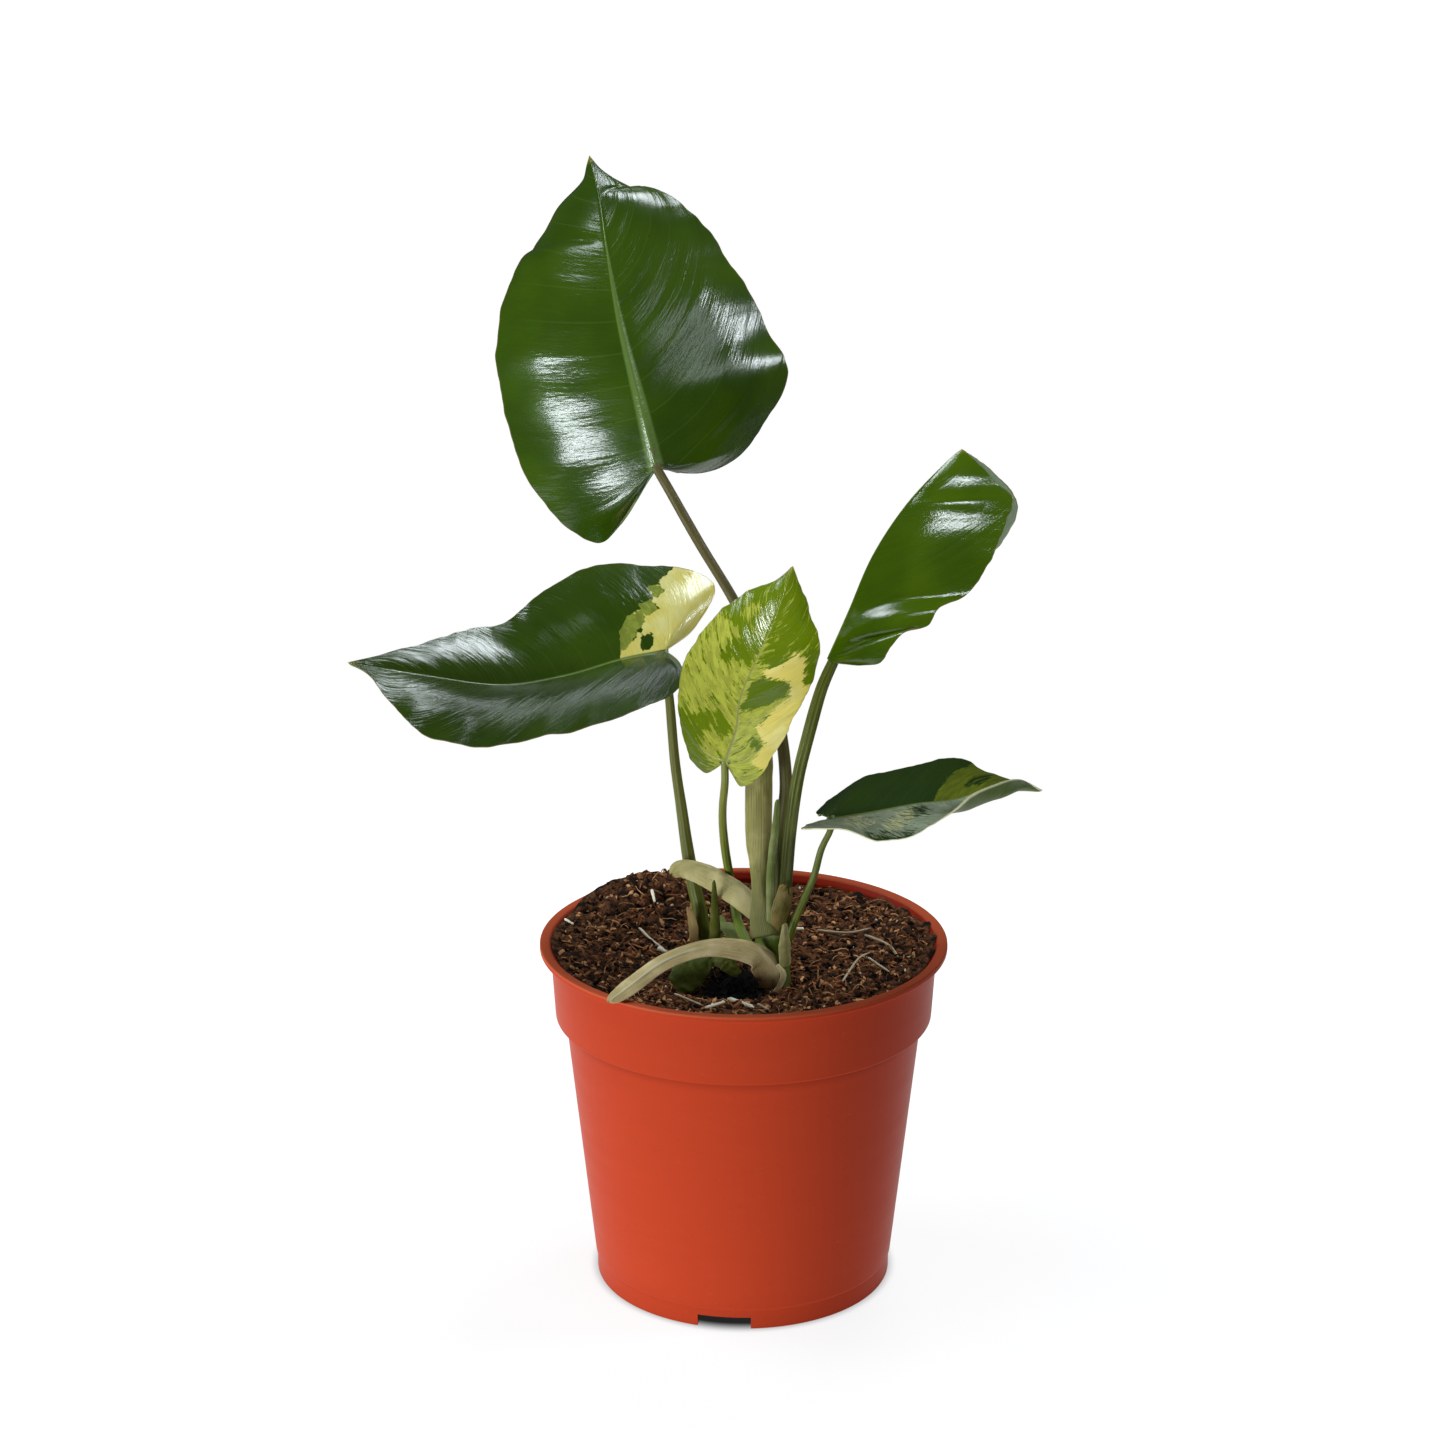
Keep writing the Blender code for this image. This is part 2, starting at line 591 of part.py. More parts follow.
def make_sheaths():
    """Make the papery sheaths, the scale and the small low leaf round the shoots."""
    pale = paint("sheath_pale", (0.30, 0.29, 0.13), 0.6)
    straw = paint("sheath_straw", (0.36, 0.33, 0.18), 0.65)
    green = paint("sheath_green", (0.12, 0.16, 0.03), 0.5)
    tan = paint("scale_tan", (0.36, 0.24, 0.09), 0.7)
    bud = paint("small_leaf_green", (0.04, 0.12, 0.01), 0.4)
    add_sheath("sheath_upright", [
        (5.2, -20, 117), (5.1, -19.5, 139), (5, -18, 157), (5.4, -16, 176),
    ], (6.8, 4.8, 8.0, 7.4, 2.0), (0.2, -1, 0), 110, pale)
    add_sheath("sheath_pointed", [
        (7.8, -23, 117), (7.7, -23.6, 133), (8.8, -23, 147), (9.4, -22, 156),
    ], (2.0, 2.4, 2.6, 1.2), (0.3, -1, 0), 90, green, rows=9)
    add_sheath("sheath_cup", [
        (11.4, -22.4, 117), (12.2, -23.6, 123.5), (12.2, -23, 131),
    ], (3.0, 5.0, 1.6), (0.4, -1, 0), 120, green, rows=9)
    add_sheath("sheath_edge", [
        (12.9, -23.2, 106), (12.9, -23.9, 111), (13.4, -23.8, 117),
    ], (2.6, 2.8, 1.0), (0.5, -0.8, 0), 90, pale, rows=8)
    add_sheath("sheath_arched_upper", [
        (5, -13.6, 117.4), (1.2, -12.8, 121.5), (-2.6, -11, 124), (-8.4, -7, 126.4),
        (-14.2, -2.5, 127.4), (-18.6, 0, 127.2), (-21, 1, 125),
    ], (5.6, 7.4, 7.4, 7.0, 6.4, 3.4), (0, -0.8, 0.6), 90, straw)
    add_sheath("sheath_arched_lower", [
        (7.6, -25.4, 100), (7.8, -26, 104.5), (5.6, -26.5, 109.5), (1, -28, 112.5), (-8, -31.5, 115),
        (-15.4, -35, 115.2), (-24, -39.5, 113), (-30.6, -44.5, 109.8), (-36.5, -49, 106.8),
        (-38, -50.5, 105.9),
    ], (6.0, 8.4, 7.8, 6.4, 5.4, 5.2, 5.6, 5.8, 2.2), (0, -0.5, 0.85), 60, straw, rows=17)
    add_sheath("sheath_spike", [
        (-9.8, 0.9, 102.5), (-8.6, -3.4, 106), (-8.4, -9, 114), (-8.7, -13.2, 126),
    ], (2.6, 3.2, 2.4, 0.7), (0, -1, 0), 80, green, rows=9, columns=3)
    add_sheath("sheath_small", [
        (-7.3, 3.6, 102.5), (-5.6, 0, 109.6), (-3.2, -3.2, 109.2), (-1.4, -4.6, 105),
    ], (2.6, 4.6, 4.6, 2.6), (0.5, -0.5, 0.7), 90, green, rows=9)
    add_sheath("scale_dry", [
        (-14.6, 1.7, 103), (-15.2, 1.2, 109), (-16.1, 1, 114.3),
    ], (2.6, 2.8, 1.2), (-0.6, -0.8, 0), 80, tan, rows=8, columns=3)
    add_sheath("leaf_small", [
        (-9.3, -22, 106.8), (-12.7, -23, 105.1), (-16.4, -24, 102.8), (-20.3, -25.2, 100.0),
    ], (2.0, 7.4, 9.8, 9.2, 4.0), (0.3, -0.9, 0.3), 40, bud, rows=9)


def centre_footprint():
    """Move the carrying empty so that the origin is the middle of the footprint box."""
    bpy.context.view_layer.update()
    graph = bpy.context.evaluated_depsgraph_get()
    low = np.full(3, np.inf)
    high = np.full(3, -np.inf)
    for item in PLANT.objects:
        if item.type == "EMPTY":
            continue
        evaluated = item.evaluated_get(graph)
        mesh = evaluated.to_mesh()
        points = np.array([evaluated.matrix_world @ vertex.co for vertex in mesh.vertices])
        low = np.minimum(low, points.min(axis=0))
        high = np.maximum(high, points.max(axis=0))
        evaluated.to_mesh_clear()
    CARRIER.location = (-(low[0] + high[0]) / 2, -(low[1] + high[1]) / 2, -low[2])
    bpy.context.view_layer.update()


clear_scene()
PLANT = new_collection("potted_philodendron")
CUTTERS = new_collection("cutters")
CARRIER = bpy.data.objects.new("plant_origin", None)
PLANT.objects.link(CARRIER)
make_pot()
make_soil()
make_shoots()
make_leaves()
make_stalks()
make_sheaths()
centre_footprint()
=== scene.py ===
"""Looks of a variegated philodendron in its plastic nursery pot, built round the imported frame.

Shapes are written in millimetres in the pot's own frame: its axis is Z, its foot stands at
Z = 0, X runs to the right and Y away from the camera. placed() moves them into the row's
frame, in metres. A leaf has its own frame, which its place and turn set into the pot's.
"""

import math

import bmesh
import bpy
import numpy as np
from mathutils import Euler, Matrix, Vector, noise


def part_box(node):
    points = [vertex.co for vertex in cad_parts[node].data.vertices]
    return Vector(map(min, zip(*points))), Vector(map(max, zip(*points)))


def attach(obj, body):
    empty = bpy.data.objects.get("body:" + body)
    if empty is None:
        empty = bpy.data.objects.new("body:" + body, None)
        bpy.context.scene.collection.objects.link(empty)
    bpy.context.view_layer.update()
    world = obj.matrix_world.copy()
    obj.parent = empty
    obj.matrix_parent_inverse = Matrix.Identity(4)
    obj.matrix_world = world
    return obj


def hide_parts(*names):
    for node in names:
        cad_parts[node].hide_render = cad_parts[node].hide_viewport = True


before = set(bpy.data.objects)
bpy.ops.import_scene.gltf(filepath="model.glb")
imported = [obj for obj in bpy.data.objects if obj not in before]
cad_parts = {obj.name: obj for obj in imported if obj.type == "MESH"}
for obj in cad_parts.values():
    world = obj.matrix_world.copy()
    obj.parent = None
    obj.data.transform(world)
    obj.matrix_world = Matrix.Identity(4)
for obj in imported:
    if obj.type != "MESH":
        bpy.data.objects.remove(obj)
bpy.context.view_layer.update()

MM = 0.001
POT_LOW, POT_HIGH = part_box("pot")
AXIS = np.array([(POT_LOW.x + POT_HIGH.x) / 2, (POT_LOW.y + POT_HIGH.y) / 2, POT_LOW.z])
WELD = 0.001 * MM

# Camera
PHOTO_WIDTH = 1445
FOCAL_PIXELS = 3460.0
CAMERA_PLACE = (-6.22, -950.0, 480.7)
CAMERA_PITCH = 18.005
SENSOR_WIDTH = 36.0
CLIP_END = 50.0

# Studio
FLOOR_RADIUS = 0.34
FLOOR_SEGMENTS = 96
LIGHTS_AIM_HEIGHT = 180.0
SURROUNDINGS = (0.05, 0.05, 0.054, 1.0)
COOL = (0.87, 0.95, 1.0)
WHITE = (1.0, 1.0, 1.0)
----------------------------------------
◆ Task statement: Set down, exactly and alone, the run of lines from the line that has "clear_scene()" to the line that has "CLIP_END = 50.0".

◆ Expected answer:
clear_scene()
PLANT = new_collection("potted_philodendron")
CUTTERS = new_collection("cutters")
CARRIER = bpy.data.objects.new("plant_origin", None)
PLANT.objects.link(CARRIER)
make_pot()
make_soil()
make_shoots()
make_leaves()
make_stalks()
make_sheaths()
centre_footprint()
=== scene.py ===
"""Looks of a variegated philodendron in its plastic nursery pot, built round the imported frame.

Shapes are written in millimetres in the pot's own frame: its axis is Z, its foot stands at
Z = 0, X runs to the right and Y away from the camera. placed() moves them into the row's
frame, in metres. A leaf has its own frame, which its place and turn set into the pot's.
"""

import math

import bmesh
import bpy
import numpy as np
from mathutils import Euler, Matrix, Vector, noise


def part_box(node):
    points = [vertex.co for vertex in cad_parts[node].data.vertices]
    return Vector(map(min, zip(*points))), Vector(map(max, zip(*points)))


def attach(obj, body):
    empty = bpy.data.objects.get("body:" + body)
    if empty is None:
        empty = bpy.data.objects.new("body:" + body, None)
        bpy.context.scene.collection.objects.link(empty)
    bpy.context.view_layer.update()
    world = obj.matrix_world.copy()
    obj.parent = empty
    obj.matrix_parent_inverse = Matrix.Identity(4)
    obj.matrix_world = world
    return obj


def hide_parts(*names):
    for node in names:
        cad_parts[node].hide_render = cad_parts[node].hide_viewport = True


before = set(bpy.data.objects)
bpy.ops.import_scene.gltf(filepath="model.glb")
imported = [obj for obj in bpy.data.objects if obj not in before]
cad_parts = {obj.name: obj for obj in imported if obj.type == "MESH"}
for obj in cad_parts.values():
    world = obj.matrix_world.copy()
    obj.parent = None
    obj.data.transform(world)
    obj.matrix_world = Matrix.Identity(4)
for obj in imported:
    if obj.type != "MESH":
        bpy.data.objects.remove(obj)
bpy.context.view_layer.update()

MM = 0.001
POT_LOW, POT_HIGH = part_box("pot")
AXIS = np.array([(POT_LOW.x + POT_HIGH.x) / 2, (POT_LOW.y + POT_HIGH.y) / 2, POT_LOW.z])
WELD = 0.001 * MM

# Camera
PHOTO_WIDTH = 1445
FOCAL_PIXELS = 3460.0
CAMERA_PLACE = (-6.22, -950.0, 480.7)
CAMERA_PITCH = 18.005
SENSOR_WIDTH = 36.0
CLIP_END = 50.0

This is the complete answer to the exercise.